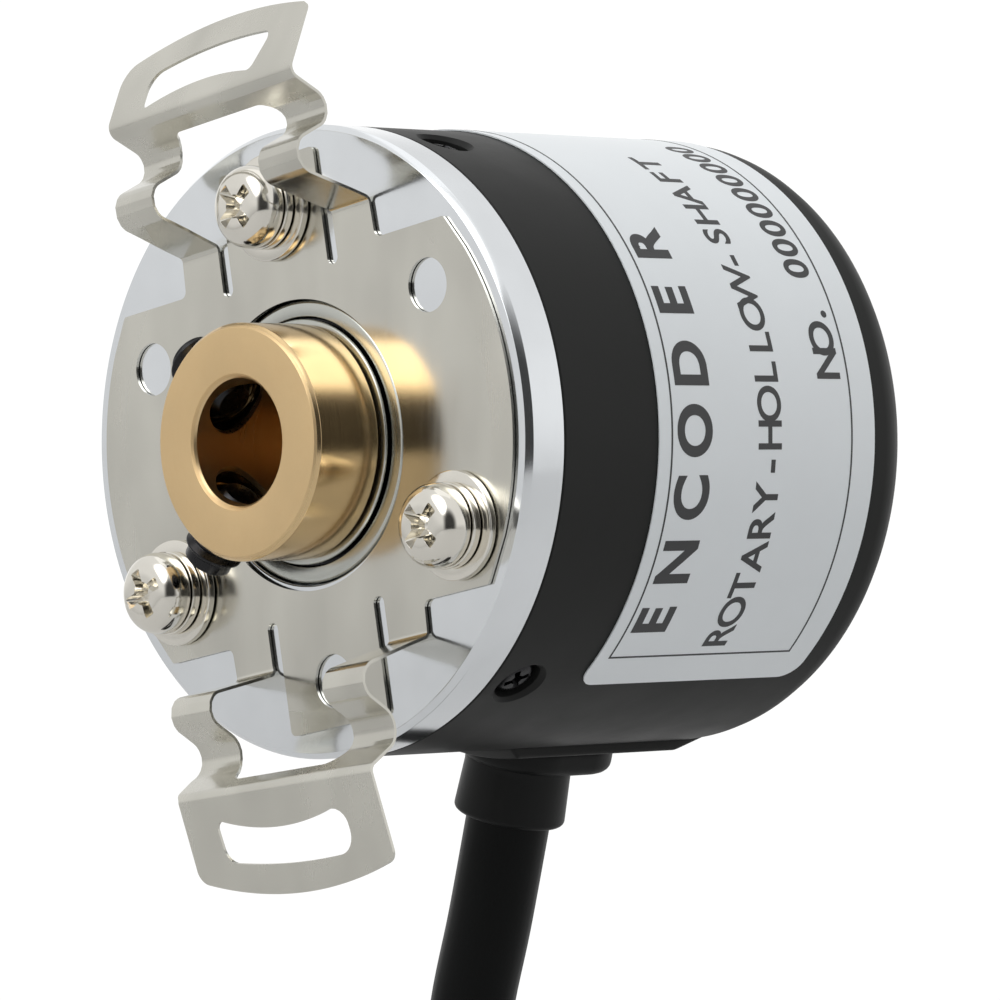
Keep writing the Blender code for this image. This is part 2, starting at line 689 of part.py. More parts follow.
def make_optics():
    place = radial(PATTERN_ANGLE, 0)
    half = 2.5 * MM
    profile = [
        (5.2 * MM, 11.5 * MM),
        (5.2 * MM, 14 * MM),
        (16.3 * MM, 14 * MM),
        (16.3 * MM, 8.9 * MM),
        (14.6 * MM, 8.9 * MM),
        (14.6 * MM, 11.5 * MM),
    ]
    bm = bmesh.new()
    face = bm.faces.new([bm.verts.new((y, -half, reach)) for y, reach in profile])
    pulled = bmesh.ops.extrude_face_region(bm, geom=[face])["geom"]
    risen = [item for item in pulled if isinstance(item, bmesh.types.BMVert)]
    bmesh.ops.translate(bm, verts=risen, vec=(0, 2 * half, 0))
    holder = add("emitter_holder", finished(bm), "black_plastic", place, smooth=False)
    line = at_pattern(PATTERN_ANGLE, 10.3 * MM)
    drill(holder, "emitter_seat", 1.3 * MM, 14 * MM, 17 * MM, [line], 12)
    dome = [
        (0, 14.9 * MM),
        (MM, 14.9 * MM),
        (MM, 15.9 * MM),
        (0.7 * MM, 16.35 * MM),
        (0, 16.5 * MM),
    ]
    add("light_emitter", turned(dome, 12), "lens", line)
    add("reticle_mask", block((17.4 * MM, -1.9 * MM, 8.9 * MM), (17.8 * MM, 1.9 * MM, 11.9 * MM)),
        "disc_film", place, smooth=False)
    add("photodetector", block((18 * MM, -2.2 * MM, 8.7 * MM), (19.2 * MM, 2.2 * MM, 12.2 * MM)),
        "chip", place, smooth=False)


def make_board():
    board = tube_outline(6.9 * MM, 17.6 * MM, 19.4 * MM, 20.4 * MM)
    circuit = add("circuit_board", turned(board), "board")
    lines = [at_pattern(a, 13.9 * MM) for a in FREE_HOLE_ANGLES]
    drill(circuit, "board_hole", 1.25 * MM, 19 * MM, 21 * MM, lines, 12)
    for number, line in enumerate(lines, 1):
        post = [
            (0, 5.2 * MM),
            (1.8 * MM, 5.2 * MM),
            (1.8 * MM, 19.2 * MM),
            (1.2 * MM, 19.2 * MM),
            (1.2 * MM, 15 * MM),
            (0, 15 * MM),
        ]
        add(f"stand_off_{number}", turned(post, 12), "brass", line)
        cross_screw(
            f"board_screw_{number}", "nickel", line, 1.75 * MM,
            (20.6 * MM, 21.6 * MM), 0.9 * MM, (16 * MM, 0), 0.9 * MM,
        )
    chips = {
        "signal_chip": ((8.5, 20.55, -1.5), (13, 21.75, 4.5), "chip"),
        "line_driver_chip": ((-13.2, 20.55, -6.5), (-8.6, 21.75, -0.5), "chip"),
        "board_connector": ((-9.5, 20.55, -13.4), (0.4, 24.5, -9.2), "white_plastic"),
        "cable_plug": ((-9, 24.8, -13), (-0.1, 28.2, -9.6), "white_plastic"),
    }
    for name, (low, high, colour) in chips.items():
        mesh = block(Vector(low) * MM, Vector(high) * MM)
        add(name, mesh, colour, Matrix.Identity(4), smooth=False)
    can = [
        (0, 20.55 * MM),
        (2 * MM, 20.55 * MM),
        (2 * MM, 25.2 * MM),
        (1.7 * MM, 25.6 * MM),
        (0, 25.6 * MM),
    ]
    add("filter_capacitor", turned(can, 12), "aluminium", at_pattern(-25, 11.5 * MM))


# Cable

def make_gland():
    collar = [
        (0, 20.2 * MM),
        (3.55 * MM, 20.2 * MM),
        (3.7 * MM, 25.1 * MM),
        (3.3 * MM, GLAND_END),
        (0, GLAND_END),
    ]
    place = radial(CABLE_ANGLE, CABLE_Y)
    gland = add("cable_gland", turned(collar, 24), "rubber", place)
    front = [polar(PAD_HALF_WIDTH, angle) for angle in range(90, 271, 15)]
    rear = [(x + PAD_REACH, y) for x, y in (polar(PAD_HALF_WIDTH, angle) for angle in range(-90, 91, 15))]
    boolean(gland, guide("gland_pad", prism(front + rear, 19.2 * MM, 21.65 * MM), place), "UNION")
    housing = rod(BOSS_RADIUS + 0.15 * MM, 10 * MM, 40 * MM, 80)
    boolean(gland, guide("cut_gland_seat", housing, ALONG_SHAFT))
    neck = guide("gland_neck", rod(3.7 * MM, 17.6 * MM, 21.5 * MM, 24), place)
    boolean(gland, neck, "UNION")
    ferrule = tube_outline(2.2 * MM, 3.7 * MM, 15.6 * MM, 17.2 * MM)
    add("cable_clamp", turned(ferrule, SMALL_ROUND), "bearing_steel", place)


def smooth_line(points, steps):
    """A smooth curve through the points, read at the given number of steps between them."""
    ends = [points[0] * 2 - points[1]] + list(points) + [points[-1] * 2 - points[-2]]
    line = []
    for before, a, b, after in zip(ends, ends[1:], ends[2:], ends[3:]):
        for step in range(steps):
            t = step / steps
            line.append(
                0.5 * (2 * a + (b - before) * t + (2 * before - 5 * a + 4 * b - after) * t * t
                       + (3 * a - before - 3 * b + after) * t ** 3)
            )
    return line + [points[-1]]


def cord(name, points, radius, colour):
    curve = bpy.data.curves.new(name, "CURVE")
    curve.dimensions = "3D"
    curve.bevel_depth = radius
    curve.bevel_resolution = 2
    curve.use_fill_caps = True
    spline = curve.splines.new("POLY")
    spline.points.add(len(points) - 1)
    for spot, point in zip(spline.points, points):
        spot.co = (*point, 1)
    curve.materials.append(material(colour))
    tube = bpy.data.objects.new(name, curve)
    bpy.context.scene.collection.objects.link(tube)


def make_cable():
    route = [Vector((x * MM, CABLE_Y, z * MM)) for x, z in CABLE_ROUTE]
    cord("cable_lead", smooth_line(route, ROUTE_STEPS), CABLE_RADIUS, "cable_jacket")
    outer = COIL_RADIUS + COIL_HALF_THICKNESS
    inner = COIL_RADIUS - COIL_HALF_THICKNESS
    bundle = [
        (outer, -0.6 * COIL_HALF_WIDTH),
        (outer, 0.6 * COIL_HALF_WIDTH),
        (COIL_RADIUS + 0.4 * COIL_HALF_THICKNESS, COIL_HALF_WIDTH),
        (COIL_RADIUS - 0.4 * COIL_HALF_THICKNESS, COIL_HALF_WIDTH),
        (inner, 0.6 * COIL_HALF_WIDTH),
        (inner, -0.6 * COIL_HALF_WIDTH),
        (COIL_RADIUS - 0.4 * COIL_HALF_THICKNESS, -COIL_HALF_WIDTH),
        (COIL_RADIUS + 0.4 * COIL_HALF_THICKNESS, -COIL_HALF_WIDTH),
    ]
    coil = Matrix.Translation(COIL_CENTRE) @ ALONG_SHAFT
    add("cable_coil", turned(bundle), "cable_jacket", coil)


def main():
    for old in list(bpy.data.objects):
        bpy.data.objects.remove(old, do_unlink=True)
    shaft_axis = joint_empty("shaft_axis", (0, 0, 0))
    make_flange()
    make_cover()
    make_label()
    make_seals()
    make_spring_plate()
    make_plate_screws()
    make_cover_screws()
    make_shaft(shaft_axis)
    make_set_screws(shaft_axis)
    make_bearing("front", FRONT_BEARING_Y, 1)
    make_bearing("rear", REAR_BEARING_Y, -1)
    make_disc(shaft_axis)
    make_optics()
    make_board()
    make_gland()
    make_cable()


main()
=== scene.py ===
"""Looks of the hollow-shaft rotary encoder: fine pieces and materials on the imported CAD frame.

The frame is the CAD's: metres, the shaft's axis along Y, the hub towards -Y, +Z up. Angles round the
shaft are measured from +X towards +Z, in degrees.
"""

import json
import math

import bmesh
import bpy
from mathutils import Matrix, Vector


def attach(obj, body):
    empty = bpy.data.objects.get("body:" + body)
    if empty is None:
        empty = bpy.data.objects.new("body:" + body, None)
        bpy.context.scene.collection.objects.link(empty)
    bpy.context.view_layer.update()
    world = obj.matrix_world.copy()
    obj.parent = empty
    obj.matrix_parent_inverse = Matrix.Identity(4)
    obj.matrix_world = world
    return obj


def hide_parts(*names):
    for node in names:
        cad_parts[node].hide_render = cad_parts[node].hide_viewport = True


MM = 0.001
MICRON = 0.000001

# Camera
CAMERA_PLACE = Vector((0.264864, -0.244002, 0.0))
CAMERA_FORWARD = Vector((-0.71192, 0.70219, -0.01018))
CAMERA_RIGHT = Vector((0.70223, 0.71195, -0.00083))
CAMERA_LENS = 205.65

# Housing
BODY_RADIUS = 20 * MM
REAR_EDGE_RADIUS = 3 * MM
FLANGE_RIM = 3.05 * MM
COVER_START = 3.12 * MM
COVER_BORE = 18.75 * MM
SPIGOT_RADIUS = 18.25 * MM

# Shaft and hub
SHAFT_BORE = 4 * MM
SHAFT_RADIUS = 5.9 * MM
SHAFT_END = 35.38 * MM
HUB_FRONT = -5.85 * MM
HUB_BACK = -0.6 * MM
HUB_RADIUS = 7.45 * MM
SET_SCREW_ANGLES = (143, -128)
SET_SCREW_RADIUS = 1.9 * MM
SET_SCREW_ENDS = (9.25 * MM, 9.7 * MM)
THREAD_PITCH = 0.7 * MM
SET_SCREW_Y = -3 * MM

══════

Extract, exactly as they appear, the lines from the one containing "make_shaft(shaft_axis)" through the final line.

    make_shaft(shaft_axis)
    make_set_screws(shaft_axis)
    make_bearing("front", FRONT_BEARING_Y, 1)
    make_bearing("rear", REAR_BEARING_Y, -1)
    make_disc(shaft_axis)
    make_optics()
    make_board()
    make_gland()
    make_cable()


main()
=== scene.py ===
"""Looks of the hollow-shaft rotary encoder: fine pieces and materials on the imported CAD frame.

The frame is the CAD's: metres, the shaft's axis along Y, the hub towards -Y, +Z up. Angles round the
shaft are measured from +X towards +Z, in degrees.
"""

import json
import math

import bmesh
import bpy
from mathutils import Matrix, Vector


def attach(obj, body):
    empty = bpy.data.objects.get("body:" + body)
    if empty is None:
        empty = bpy.data.objects.new("body:" + body, None)
        bpy.context.scene.collection.objects.link(empty)
    bpy.context.view_layer.update()
    world = obj.matrix_world.copy()
    obj.parent = empty
    obj.matrix_parent_inverse = Matrix.Identity(4)
    obj.matrix_world = world
    return obj


def hide_parts(*names):
    for node in names:
        cad_parts[node].hide_render = cad_parts[node].hide_viewport = True


MM = 0.001
MICRON = 0.000001

# Camera
CAMERA_PLACE = Vector((0.264864, -0.244002, 0.0))
CAMERA_FORWARD = Vector((-0.71192, 0.70219, -0.01018))
CAMERA_RIGHT = Vector((0.70223, 0.71195, -0.00083))
CAMERA_LENS = 205.65

# Housing
BODY_RADIUS = 20 * MM
REAR_EDGE_RADIUS = 3 * MM
FLANGE_RIM = 3.05 * MM
COVER_START = 3.12 * MM
COVER_BORE = 18.75 * MM
SPIGOT_RADIUS = 18.25 * MM

# Shaft and hub
SHAFT_BORE = 4 * MM
SHAFT_RADIUS = 5.9 * MM
SHAFT_END = 35.38 * MM
HUB_FRONT = -5.85 * MM
HUB_BACK = -0.6 * MM
HUB_RADIUS = 7.45 * MM
SET_SCREW_ANGLES = (143, -128)
SET_SCREW_RADIUS = 1.9 * MM
SET_SCREW_ENDS = (9.25 * MM, 9.7 * MM)
THREAD_PITCH = 0.7 * MM
SET_SCREW_Y = -3 * MM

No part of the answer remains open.